El esfuerzo de independencia emprendido por los dominicanos fue magistralmente descrito por don Eugenio Ma. De Hostos, mentor de Américo Lugo y del prócer Gregorio Luperón:
«La lucha que sostuvo el pueblo dominicano contra Haití no fue una guerra vulgar. El pueblo dominicano defendía más que su independencia, su idioma; la honra de su familia, la libertad de su comercio, mejor suerte para su trabajo, la escuela para sus hijos, el respeto a la religión de sus antepasados, la seguridad individual…Era la lucha solemne de costumbres y de principios que eran diametralmente opuestos; de la barbarie contra la civilización»(Véase prólogo de J. Bosch al El derrumbe pág. 15-16, frase recogida en los textos de Luperón, SD,1975).
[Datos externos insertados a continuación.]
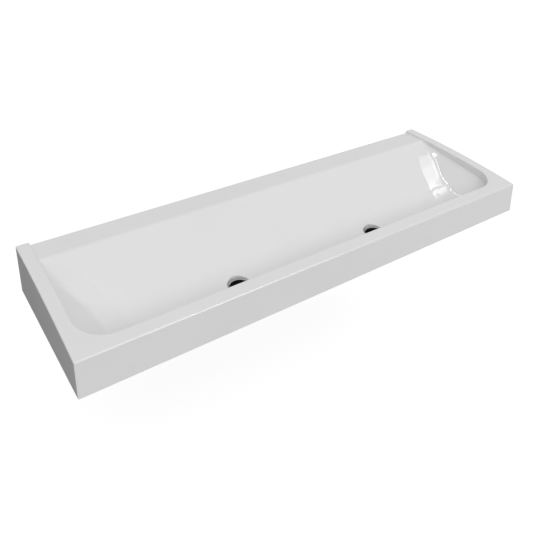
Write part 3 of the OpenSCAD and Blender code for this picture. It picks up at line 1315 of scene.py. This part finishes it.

Así describía las cosas, el Maestro Hostos, hace más de un siglo. Muy lejos del desprecio manifiesto por esa gesta que trasuntan las palabras del Ministro Montalvo.
Todo el esfuerzo emprendido para dotarnos de unas fronteras claras y de una soberanía podría volverse agua de borrajas, si los dominicanos prescinden del mandato que nos han legado los próceres del pasado. El día en que se pierda el equilibrio demográfico, social y político entre los dos Estados de la isla de Santo Domingo,, ya sea porque habremos desdeñado tanto nuestros intereses, que miraremos con indiferencia la desnacionalización del trabajo, de las poblaciones y del territorio; ya porque le hayamos traspasados nuestros derechos nacionales a otra población; o, porque queden deshechas nuestras fronteras interiores, saltará en pedazos el esfuerzo de todas las generaciones de dominicanos.
El día en que traicionen a esos próceres comprometiendo la suerte del Estado y el porvenir de la nación, el país entrará en capilla ardiente. Pero será una muerte catatónica. Por poco tiempo. Porque cuando los dominicanos descubran la vida que nos depara una circunstancia semejante, cuando se multipliquen los horrores, los errores y los escollos, cuando entren en ese antro de Trofonio y vean caer todos nuestros progresos, tomarán el hilo de Ariadna y volverán a la Trinitaria, y a una refundación de la primera República, y sería ésta la más grande de todas las batallas.